**The problem:**
How many of the lines below include "that"? Give the number and no other words.

........

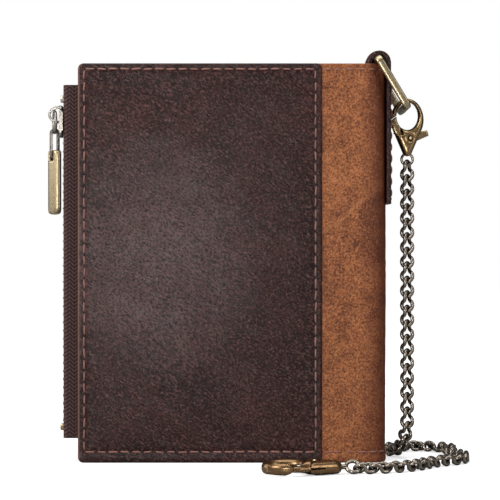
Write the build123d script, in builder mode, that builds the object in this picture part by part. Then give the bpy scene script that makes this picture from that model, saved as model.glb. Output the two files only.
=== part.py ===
"""A zip-coin bifold wallet on a curb chain with two lobster clasps. Millimetres, +Z up.

The origin is the centre of the back cover's bottom edge. X runs from the zip edge to the
spine, Y from the front cover to the back cover, and the closed wallet stands on z = 0.
"""

from build123d import *
import math
import os

# Wallet: outer sizes and leather layers
height = 122.0
flat_width = 88.4
fold_x = 41.2
left_x = fold_x - flat_width
thickness = 19.4
cover_t = 1.0
band_t = 1.1
band_sink = 0.5
board_t = 0.6
lining_t = 0.4
bill_gap = 1.0
wall_t = 0.8
cover_edge_x = 27.4
lap = 4.0
corner = 1.8
spine_radius = 6.0
fold_gap = 0.1
margin = 3.0
inset = 0.6

back_y = 0.8
front_y = back_y - thickness
band_back_y = back_y - band_sink
band_front_y = front_y + band_sink
mid_y = (band_back_y + band_front_y) / 2
spine_x = fold_x + spine_radius

# Coin pocket, zip and window in the front half
coin_depth = 3.6
tray_y = front_y + cover_t + board_t + lining_t + bill_gap
coin_y = tray_y + wall_t
panel_y = coin_y + coin_depth
zip_y = coin_y + coin_depth / 2
zip_x = left_x - 4.5
tape_t = 0.5
tape_edge = 0.75
tape_low = 7.3
tape_high = 115.6
tooth_pitch = 2.5
tooth_t = 1.0
stop_low = 9.5
stop_high = 112.7
window_size = (60.0, 92.0)
window_open = (44.0, 74.0)
window_rim = 1.1
window_sheet = 0.5
film_t = 0.2

# Card slots in the back half
card_gap = 0.9
slot_edges = (80.0, 64.0, 48.0)
slot_floors = (34.0, 18.0, 2.0)
slot_margin = 0.8

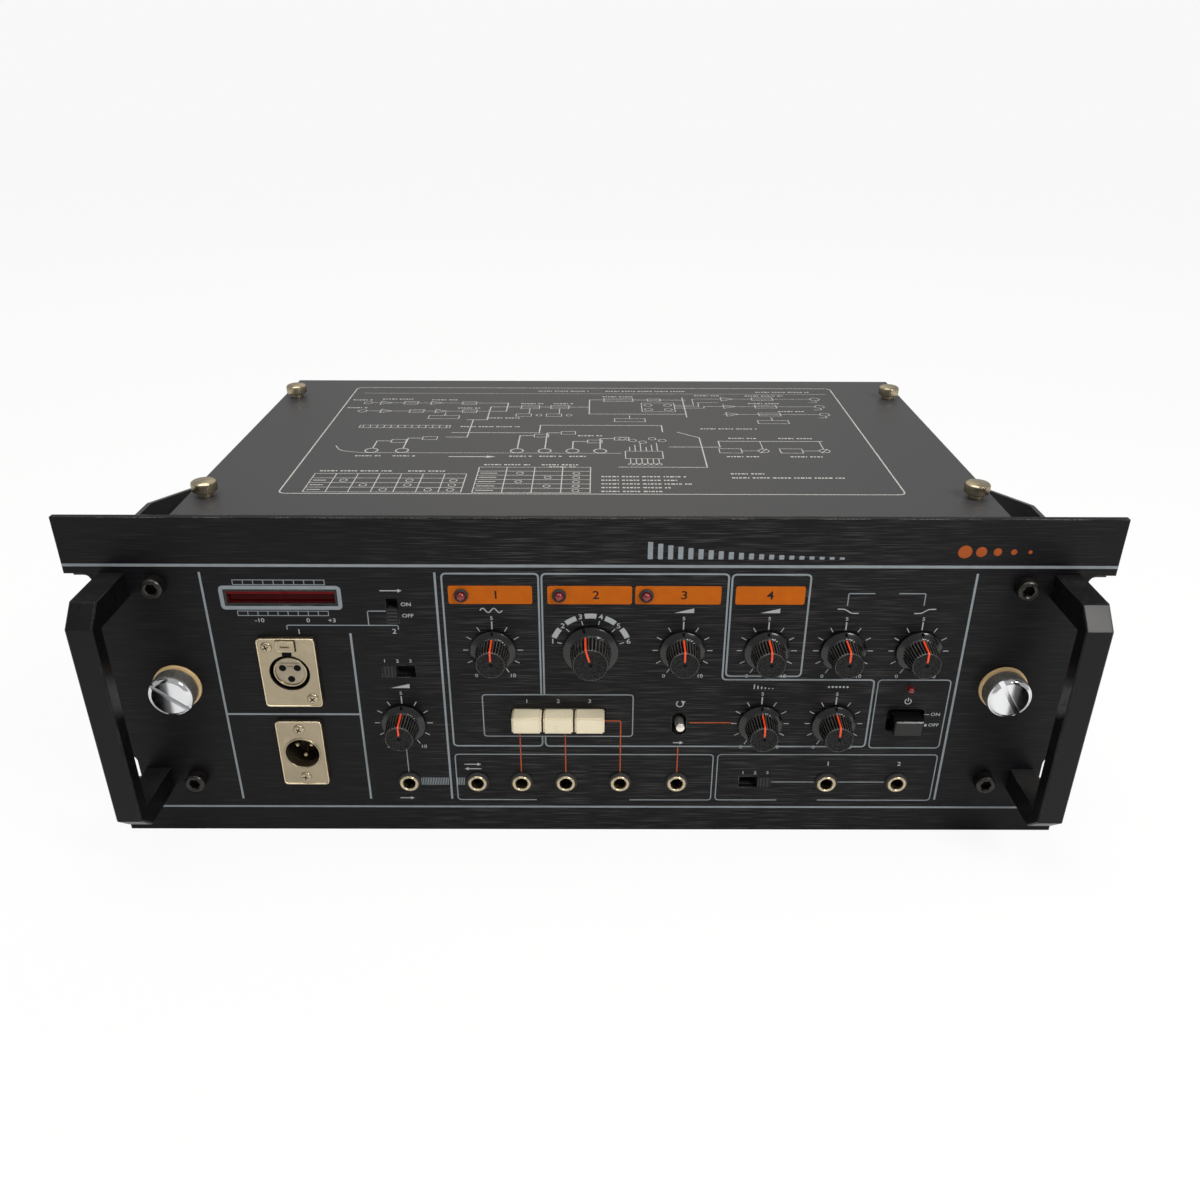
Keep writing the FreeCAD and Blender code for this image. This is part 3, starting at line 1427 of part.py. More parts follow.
def make_reverb_tank():
    """A long pressed box for the reverberation springs, open below, on end feet."""
    body = new_body("reverb_tank")
    left = -(CHASSIS_HALF - S.reverb_side_gap)
    right, front, rear = left + S.reverb_length, REVERB_FRONT, REVERB_REAR
    high, wall = FLOOR + S.reverb_height, S.reverb_sheet
    grow(body, "XY", FLOOR, high, rectangle(left, right, front, rear))
    hollow = rectangle(left + wall, right - wall, front + wall, rear - wall)
    carve(body, "XY", FLOOR, high - wall, hollow)
    for start, end in ((left - S.reverb_foot, left), (right, right + S.reverb_foot)):
        grow(body, "XY", FLOOR, FLOOR + wall, rectangle(start, end, front, rear))


# ---------------------------------------------------------------- build, test and write
make_front_panel()
for sign, name in ((-1, "left"), (1, "right")):
    make_rack_bracket(sign, f"rack_bracket_{name}")
    make_handle(sign, f"handle_{name}")
    make_panel_thumbscrew(sign, f"panel_thumbscrew_{name}")
make_panel_screws()
make_thumbscrew_washers()
make_chassis_tray()
make_rear_panel()
make_mains_gland()
make_top_cover()
make_cover_thumbscrews()
make_knobs()
make_rotary_controls()
make_level_meter()
make_lamps()
make_slide_switches()
make_buttons()
make_push_switches()
make_toggle()
make_jacks()
make_input_connector()
make_output_connector()
make_connector_screws()
make_transport_deck()
make_tape_heads()
make_tape_loop()
make_capstan()
make_drive_motor()
make_pinch_roller()
make_circuit_boards()
make_power_transformer()
make_reverb_tank()
doc.recompute()

for thing in doc.Objects:
    if "Invalid" in thing.State or "Error" in thing.State:
        raise RuntimeError(f"{thing.Label} failed: {thing.State}")
for cut in CUTS:
    if cut.BaseFeature.Shape.Volume - cut.Shape.Volume < NEAR:
        raise RuntimeError(f"{cut.Label} cuts nothing")
for node, piece in NODES.items():
    if piece.Shape.isNull() or not piece.Shape.isValid() or not piece.Shape.Solids:
        raise RuntimeError(f"{node} has no valid shape")
os.makedirs("parts", exist_ok=True)
for node, piece in NODES.items():
    piece.Shape.exportStep(f"parts/{node}.step")
print(len(NODES), "nodes,", sum(len(piece.Shape.Solids) for piece in NODES.values()), "solids")
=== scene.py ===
"""Finishes, printing and small pieces of a rack-mount tape echo unit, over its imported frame."""

from math import cos, pi, radians, sin

import bmesh
import bpy
from mathutils import Matrix, Vector


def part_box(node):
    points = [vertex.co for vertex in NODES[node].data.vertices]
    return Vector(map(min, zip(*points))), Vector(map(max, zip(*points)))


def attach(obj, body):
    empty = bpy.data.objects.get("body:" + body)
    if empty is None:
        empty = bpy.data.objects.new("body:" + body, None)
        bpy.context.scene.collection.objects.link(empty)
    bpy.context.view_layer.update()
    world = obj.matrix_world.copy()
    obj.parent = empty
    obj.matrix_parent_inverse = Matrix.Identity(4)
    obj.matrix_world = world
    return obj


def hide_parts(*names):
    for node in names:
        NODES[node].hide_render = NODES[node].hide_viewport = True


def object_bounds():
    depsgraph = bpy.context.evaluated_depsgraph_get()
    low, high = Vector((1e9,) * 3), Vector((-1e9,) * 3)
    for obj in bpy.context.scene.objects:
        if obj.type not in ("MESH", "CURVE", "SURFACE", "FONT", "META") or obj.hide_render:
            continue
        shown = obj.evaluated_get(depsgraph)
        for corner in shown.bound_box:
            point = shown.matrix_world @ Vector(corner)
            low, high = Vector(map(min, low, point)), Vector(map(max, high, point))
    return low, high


bl_info = {
    "name": "Tape Echo Unit",
    "version": (1, 0, 0),
    "blender": (4, 5, 0),
    "location": "View3D > Sidebar > Tape Echo",
    "description": "Dresses the packed tape echo unit with its finishes, printing and small pieces",
    "category": "Object",
}


def rotation(axis, degrees):
    return Matrix.Rotation(radians(degrees), 4, axis)


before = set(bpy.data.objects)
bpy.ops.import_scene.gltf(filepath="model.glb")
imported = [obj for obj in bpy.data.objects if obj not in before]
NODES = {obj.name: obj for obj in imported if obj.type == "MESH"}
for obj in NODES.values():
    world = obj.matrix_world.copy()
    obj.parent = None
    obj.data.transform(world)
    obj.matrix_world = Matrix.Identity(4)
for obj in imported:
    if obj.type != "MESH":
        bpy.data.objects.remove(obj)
CAD_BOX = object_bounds()
MM = 0.001
FACING_FRONT = rotation("X", 90)
FACING_UP = Matrix.Identity(4)

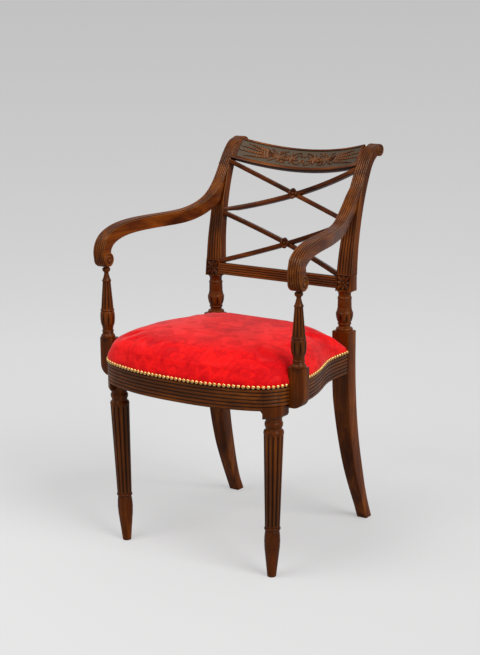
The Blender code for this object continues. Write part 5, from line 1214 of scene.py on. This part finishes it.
def seat_shape():
    """Rings of the plan from the underside up over the sides, the roll and the crown to the middle, which
    falls to the rear and its corners. Also the outline of the frame under it.
    """
    right = plan_stations(0.0, PLAN_RUN[-1], 150)[0]
    back = np.stack([np.linspace(right[-1, 0] - 0.004, 0.0, 44), np.full(44, REAR_RAIL_BACK)], axis=-1)
    half = np.concatenate([right, back])
    middle = np.array((0.0, SEAT_MIDDLE_Y))
    outline = np.concatenate([half, half[-2:0:-1] * (-1, 1)]) - middle
    turn = np.radians(np.linspace(10, 90, 12))
    roll = SEAT_ROLL / WIDE_X
    inner = np.linspace(0.95, 0.02, 16)
    scale = np.concatenate([(0.02, 0.3, 0.6, 0.9, 1.0, 1.0, 1.0, 1.0), 1 - roll * (1 - np.cos(turn)),
                            (1 - roll) * inner])
    roll_high = SEAT_ROLL_SHARE * SEAT_CROWN
    high = np.concatenate([np.full(5, 0.0006), SEAT_SIDE * np.array((0.3, 0.7, 1.0)),
                           SEAT_SIDE + (roll_high - SEAT_SIDE) * np.sin(turn),
                           roll_high + (SEAT_CROWN - roll_high) * (1 - inner ** SEAT_FULLNESS)])
    x, y = (middle + scale[:, None, None] * outline).transpose(2, 0, 1)
    corner_fall = 0.60 * smooth(0.095, 0.135, y) * smooth(0.115, 0.19, np.abs(x))
    fall = (1 - corner_fall) * (1 - 0.45 * smooth(0.062, 0.181, y))
    return grid_of(x, y, REEDS_TOP + high[:, None] * fall), middle + (1 - SEAT_TUCK) * outline


def applied(piece):
    """Gives a piece the mesh that its modifiers make, and takes them off it."""
    shaped = bpy.data.meshes.new_from_object(piece.evaluated_get(bpy.context.evaluated_depsgraph_get()))
    piece.modifiers.clear()
    piece.data = shaped


def cut_away(piece, outlines, low, high):
    """Takes upright prisms out of a piece, each over its outline from one height to another."""
    heights = np.array((low, high))[:, None]
    prisms = [patch(grid_of(outline[:, 0], outline[:, 1], heights)) for outline in outlines]
    room = placed("room", mesh_of("room", prisms))
    cut = piece.modifiers.new("room", "BOOLEAN")
    cut.operation, cut.object, cut.solver = "DIFFERENCE", room, "EXACT"
    applied(piece)
    bpy.data.objects.remove(room)


def rows_of(piece, what):
    """The places or the normals of a mesh's points, as rows."""
    spots = np.empty(3 * len(piece.data.vertices))
    piece.data.vertices.foreach_get(what, spots)
    return spots.reshape(-1, 3)


def stuff(seat):
    """Fills the cover by a short cloth simulation: pressed out from inside, held along its nailed edge, each
    point kept within a cap of where it began.
    """
    remesh = seat.modifiers.new("even_mesh", "REMESH")
    remesh.mode, remesh.voxel_size = "VOXEL", SEAT_VOXEL
    applied(seat)
    start = rows_of(seat, "co")
    cap = SEAT_CAP * smooth(SEAT_FREE_FROM, SEAT_FREE_TO, start[:, 2:])
    start -= SEAT_START_IN * cap * rows_of(seat, "normal")
    seat.data.vertices.foreach_set("co", start.reshape(-1))
    held = seat.vertex_groups.new(name="held")
    held.add(np.flatnonzero(start[:, 2] < SEAT_HELD).tolist(), 1.0, "REPLACE")
    cloth = seat.modifiers.new("cover", "CLOTH")
    cloth.settings.use_pressure, cloth.settings.uniform_pressure_force = True, SEAT_PRESSURE
    cloth.settings.effector_weights.gravity = 0.0
    cloth.settings.vertex_group_mass = "held"
    for moment in range(1, SEAT_FRAMES + 1):
        bpy.context.scene.frame_set(moment)
    applied(seat)
    bpy.context.scene.frame_set(1)
    moved = rows_of(seat, "co") - start
    far = np.linalg.norm(moved, axis=1)[:, None]
    capped = start + moved * np.minimum(1.0, cap / np.maximum(far, 1e-9))
    seat.data.vertices.foreach_set("co", capped.reshape(-1))
    finer = seat.modifiers.new("finer", "SUBSURF")
    finer.levels = finer.render_levels = 1
    applied(seat)


def rooms_for_frame():
    """The outlines of the posts and blocks beside the seat, with a little room round them."""
    rooms = []
    half = BLOCK_DEEP / 2
    for inner_x, front, rear in ((POST_OUT_X - POST_WIDE, POST_FRONT, 0.25),
                                 (BLOCK_IN_X, BLOCK_Y - half, BLOCK_Y + half + SEAT_ROOM)):
        near, far, front = inner_x - SEAT_ROOM, inner_x + 0.10, front - SEAT_ROOM
        room = np.array(((near, front), (far, front), (far, rear), (near, rear)))
        rooms += [room, room * (-1, 1)]
    return rooms


rings, frame_outline = seat_shape()
seat = make_piece("seat_cushion", [patch(rings)], damask(), "stuffed_seat", crease=SEAT_CREASE)
stuff(seat)
cut_away(seat, [frame_outline], RAIL_BOTTOM, UNDER_SEAT)
cut_away(seat, rooms_for_frame(), RAIL_BOTTOM, OVER_SEAT)
seat.data.shade_smooth()
seat.data.set_sharp_from_angle(angle=math.radians(SEAT_CREASE))

# Brass nails, domed heads set edge to edge along the foot of the cover, over the rail's reeds. They
# run round the front from post to post and stop at the support blocks.
NAIL_R, NAIL_HIGH, NAIL_PITCH, NAIL_CLEAR, NAIL_PROUD = 0.0039, 0.0024, 0.0100, 0.0003, 0.0002
NAIL_Z = REEDS_TOP + 0.0044


def brass():
    """Old lacquered brass, browner in places."""
    material, start = new_finish("nail_brass")
    aged = start.noise(start.place(), 260.0, detail=3.0).step(0.35, 0.75)
    metal = aged.blend((1.0, 0.62, 0.22), (0.68, 0.36, 0.10))
    return coat(material, start, {"Base Color": metal, "Metallic": 1.0, "Roughness": aged * 0.18 + 0.24})


def nail_row(spots, facing):
    """Domed heads: a quarter circle turned about each nail's outward direction, with a hidden back."""
    turn, around = np.linspace(0, math.pi / 2, 6), once_round(14)
    reach = np.append(NAIL_R * 0.6, NAIL_R * np.cos(turn))[:, None]
    rise = np.append(-0.0003, NAIL_HIGH * np.sin(turn))[:, None]
    aside, up = reach * np.cos(around), reach * np.sin(around)
    return [patch(grid_of(x - aside * out_y + rise * out_x, y + aside * out_x + rise * out_y, NAIL_Z + up))
            for (x, y), (out_x, out_y) in zip(spots, facing)]


def nail_spots():
    """Places along the plan a nail apart, from the middle of the front to each post, but for the blocks."""
    count = int((plan_run(y=POST_FRONT) - 0.003) / NAIL_PITCH)
    spots, outward = plan_stations(0.0, count * NAIL_PITCH, count + 1)
    clear = (np.abs(spots[:, 1] - BLOCK_Y) > BLOCK_DEEP / 2 + NAIL_R + NAIL_CLEAR) | (spots[:, 0] < CORNER_X)
    spots, outward = spots[clear] + outward[clear] * NAIL_PROUD, outward[clear]
    mirror = np.array((-1.0, 1.0))
    return np.concatenate([spots, spots[1:] * mirror]), np.concatenate([outward, outward[1:] * mirror])


make_piece("brass_nails", nail_row(*nail_spots()), brass(), crease=60.0)
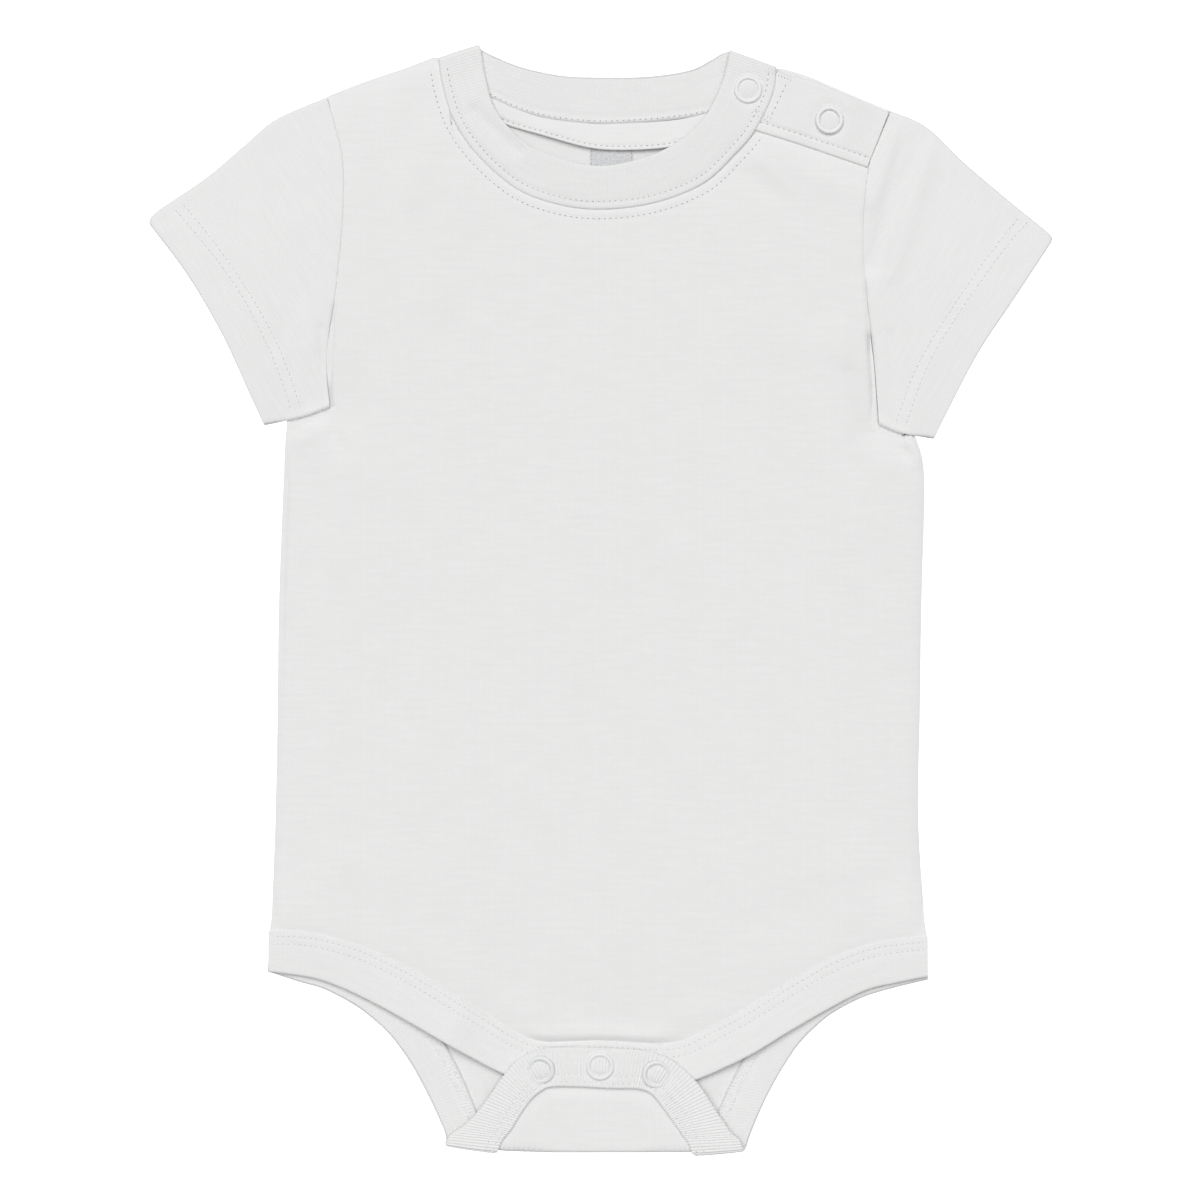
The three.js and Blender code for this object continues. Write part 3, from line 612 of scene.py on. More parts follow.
sleeve_tops = [
    # left x, left y, right x, right y
    (-101.0, 185.9, 107.5, 180.8),
    (-119.7, 177.7, 120.6, 174.9),
    (-130.4, 168.9, 134.8, 161.5),
    (-145.4, 156.2, 151.7, 147.2),
    (-163.4, 143.9, 165.4, 136.0),
    (-166.9, 139.4, 167.3, 133.0),
]
cuffs = [
    # left x, left y, right x, right y
    (-124.1, 64.6, 123.4, 59.6),
    (-129.3, 76.0, 127.2, 67.5),
    (-139.7, 98.6, 139.5, 91.1),
    (-152.5, 120.3, 153.6, 112.3),
    (-166.9, 139.4, 167.3, 133.0),
]
neck_front = [
    # seam x, seam y, free x, free y
    (65.2, 196.6, 47.8, 202.9),
    (63.8, 186.5, 45.6, 193.0),
    (57.2, 173.2, 41.4, 183.0),
    (50.0, 164.5, 37.0, 176.3),
    (38.0, 153.5, 29.0, 169.3),
    (20.0, 146.4, 17.0, 163.5),
    (0.0, 144.0, 0.5, 160.2),
    (-16.3, 146.0, -13.0, 162.5),
    (-31.5, 152.0, -26.0, 167.7),
    (-45.7, 164.5, -34.6, 175.4),
    (-54.0, 176.8, -39.6, 183.4),
    (-58.2, 190.0, -42.4, 194.0),
    (-59.5, 198.5, -43.9, 203.5),
]
PLACKET_ROW = 2
placket_front_rows = [
    # top x, top y, low x, low y
    (67.4, 194.2, 58.2, 173.0),
    (78.6, 191.3, 70.0, 169.3),
    (91.6, 185.9, 84.0, 164.6),
    (106.6, 179.7, 98.6, 159.6),
]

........

**Output for this task:**
2